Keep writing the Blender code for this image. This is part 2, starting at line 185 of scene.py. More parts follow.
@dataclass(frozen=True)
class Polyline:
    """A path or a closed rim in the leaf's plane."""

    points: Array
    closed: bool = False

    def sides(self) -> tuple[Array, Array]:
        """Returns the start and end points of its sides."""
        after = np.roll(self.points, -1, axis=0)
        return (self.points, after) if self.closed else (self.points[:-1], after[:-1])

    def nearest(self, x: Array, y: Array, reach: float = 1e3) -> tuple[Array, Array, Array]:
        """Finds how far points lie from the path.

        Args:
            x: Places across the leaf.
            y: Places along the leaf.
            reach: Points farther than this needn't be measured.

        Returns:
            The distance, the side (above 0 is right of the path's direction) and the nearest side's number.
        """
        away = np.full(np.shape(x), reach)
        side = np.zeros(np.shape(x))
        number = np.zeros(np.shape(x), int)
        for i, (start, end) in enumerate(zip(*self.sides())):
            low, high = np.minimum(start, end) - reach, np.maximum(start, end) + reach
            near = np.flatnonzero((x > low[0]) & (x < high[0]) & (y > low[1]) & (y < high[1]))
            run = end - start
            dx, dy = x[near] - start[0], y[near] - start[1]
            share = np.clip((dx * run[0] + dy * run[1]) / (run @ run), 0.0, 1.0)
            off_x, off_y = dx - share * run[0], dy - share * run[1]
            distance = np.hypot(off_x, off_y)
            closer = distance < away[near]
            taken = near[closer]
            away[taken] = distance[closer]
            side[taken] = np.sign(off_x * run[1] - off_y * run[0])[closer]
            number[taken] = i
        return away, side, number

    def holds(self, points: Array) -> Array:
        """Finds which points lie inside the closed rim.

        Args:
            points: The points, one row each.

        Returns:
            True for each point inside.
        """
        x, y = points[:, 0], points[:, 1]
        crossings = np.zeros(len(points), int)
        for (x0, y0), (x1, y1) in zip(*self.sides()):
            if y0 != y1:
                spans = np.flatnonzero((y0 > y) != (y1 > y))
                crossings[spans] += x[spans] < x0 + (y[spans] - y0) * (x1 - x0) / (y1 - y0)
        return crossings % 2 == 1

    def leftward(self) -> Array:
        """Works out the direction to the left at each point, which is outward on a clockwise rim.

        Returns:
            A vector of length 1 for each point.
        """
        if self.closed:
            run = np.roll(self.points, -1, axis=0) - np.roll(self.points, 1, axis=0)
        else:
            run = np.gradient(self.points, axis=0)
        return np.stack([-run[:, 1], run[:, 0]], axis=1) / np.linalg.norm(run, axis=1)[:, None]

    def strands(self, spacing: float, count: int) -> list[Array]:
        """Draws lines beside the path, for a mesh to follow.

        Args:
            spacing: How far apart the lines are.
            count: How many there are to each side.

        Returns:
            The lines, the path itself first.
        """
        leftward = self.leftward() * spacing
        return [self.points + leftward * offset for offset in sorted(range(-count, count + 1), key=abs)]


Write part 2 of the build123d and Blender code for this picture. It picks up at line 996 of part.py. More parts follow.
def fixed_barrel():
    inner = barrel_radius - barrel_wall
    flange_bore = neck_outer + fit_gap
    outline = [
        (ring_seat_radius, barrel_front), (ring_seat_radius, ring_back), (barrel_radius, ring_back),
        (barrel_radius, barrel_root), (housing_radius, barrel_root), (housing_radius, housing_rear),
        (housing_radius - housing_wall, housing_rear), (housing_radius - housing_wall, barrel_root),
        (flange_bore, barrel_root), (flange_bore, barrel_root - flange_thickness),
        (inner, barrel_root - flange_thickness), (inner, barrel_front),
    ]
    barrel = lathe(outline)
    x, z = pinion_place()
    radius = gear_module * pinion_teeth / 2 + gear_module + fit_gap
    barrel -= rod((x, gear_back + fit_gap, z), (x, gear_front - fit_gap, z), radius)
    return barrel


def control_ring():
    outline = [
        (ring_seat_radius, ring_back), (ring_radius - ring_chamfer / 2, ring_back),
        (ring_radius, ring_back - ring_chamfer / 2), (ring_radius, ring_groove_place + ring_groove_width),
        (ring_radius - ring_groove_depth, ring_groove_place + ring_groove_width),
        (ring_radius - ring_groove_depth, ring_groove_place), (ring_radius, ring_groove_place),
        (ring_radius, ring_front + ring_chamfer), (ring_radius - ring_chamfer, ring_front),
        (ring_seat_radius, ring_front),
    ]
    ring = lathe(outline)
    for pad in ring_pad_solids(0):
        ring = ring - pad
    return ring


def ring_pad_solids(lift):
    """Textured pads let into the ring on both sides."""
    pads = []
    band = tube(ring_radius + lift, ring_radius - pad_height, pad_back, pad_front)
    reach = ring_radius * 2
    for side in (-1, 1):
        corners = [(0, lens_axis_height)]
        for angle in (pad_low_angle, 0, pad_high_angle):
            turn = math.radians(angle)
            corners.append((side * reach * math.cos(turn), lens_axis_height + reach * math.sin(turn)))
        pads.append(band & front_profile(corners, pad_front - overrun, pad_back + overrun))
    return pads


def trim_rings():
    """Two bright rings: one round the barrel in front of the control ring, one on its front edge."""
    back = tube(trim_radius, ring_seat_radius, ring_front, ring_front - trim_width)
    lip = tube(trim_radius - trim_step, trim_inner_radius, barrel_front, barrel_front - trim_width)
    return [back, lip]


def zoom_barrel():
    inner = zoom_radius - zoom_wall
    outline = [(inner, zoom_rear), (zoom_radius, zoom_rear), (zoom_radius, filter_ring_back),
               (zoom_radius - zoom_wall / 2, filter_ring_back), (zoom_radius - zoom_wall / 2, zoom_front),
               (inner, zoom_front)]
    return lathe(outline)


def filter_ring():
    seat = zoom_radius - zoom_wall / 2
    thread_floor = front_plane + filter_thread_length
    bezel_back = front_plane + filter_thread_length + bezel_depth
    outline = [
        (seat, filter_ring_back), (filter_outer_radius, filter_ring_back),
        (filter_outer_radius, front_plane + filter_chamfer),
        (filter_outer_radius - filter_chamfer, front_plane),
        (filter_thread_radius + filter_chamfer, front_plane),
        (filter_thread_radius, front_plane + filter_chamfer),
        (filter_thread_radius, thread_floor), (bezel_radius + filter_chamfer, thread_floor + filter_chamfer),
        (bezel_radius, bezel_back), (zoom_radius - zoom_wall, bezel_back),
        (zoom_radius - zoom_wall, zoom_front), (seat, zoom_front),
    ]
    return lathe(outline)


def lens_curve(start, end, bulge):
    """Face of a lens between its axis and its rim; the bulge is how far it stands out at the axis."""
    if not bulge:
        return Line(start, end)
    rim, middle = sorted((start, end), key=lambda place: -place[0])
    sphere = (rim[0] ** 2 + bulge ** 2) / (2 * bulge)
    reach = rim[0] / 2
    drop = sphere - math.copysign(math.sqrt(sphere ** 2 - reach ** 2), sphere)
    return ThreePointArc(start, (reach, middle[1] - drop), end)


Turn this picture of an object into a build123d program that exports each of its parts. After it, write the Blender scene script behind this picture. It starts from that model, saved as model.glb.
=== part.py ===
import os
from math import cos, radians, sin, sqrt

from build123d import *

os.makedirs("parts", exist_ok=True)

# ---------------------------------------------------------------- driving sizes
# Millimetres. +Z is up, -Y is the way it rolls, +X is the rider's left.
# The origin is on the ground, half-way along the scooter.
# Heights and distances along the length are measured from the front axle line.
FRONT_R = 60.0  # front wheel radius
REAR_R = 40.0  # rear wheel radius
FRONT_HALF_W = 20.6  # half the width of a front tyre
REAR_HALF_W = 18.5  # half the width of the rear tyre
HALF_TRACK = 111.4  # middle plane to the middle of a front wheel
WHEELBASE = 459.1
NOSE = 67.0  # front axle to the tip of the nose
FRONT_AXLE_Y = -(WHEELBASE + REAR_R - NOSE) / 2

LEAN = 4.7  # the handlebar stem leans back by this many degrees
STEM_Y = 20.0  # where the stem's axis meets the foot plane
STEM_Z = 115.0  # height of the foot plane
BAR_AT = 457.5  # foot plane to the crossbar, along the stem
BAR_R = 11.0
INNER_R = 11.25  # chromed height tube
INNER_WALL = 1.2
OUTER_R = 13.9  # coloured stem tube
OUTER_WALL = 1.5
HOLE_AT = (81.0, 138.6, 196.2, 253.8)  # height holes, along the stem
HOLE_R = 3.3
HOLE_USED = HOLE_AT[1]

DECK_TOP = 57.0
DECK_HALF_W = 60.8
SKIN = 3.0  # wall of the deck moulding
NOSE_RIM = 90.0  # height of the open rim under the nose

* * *

**Directions for this task:**
Extract, word for word, the line containing "Write part 2", the line containing "return barrel", and every line between them.

**Response to this exercise:**
Write part 2 of the build123d and Blender code for this picture. It picks up at line 996 of part.py. More parts follow.
def fixed_barrel():
    inner = barrel_radius - barrel_wall
    flange_bore = neck_outer + fit_gap
    outline = [
        (ring_seat_radius, barrel_front), (ring_seat_radius, ring_back), (barrel_radius, ring_back),
        (barrel_radius, barrel_root), (housing_radius, barrel_root), (housing_radius, housing_rear),
        (housing_radius - housing_wall, housing_rear), (housing_radius - housing_wall, barrel_root),
        (flange_bore, barrel_root), (flange_bore, barrel_root - flange_thickness),
        (inner, barrel_root - flange_thickness), (inner, barrel_front),
    ]
    barrel = lathe(outline)
    x, z = pinion_place()
    radius = gear_module * pinion_teeth / 2 + gear_module + fit_gap
    barrel -= rod((x, gear_back + fit_gap, z), (x, gear_front - fit_gap, z), radius)
    return barrel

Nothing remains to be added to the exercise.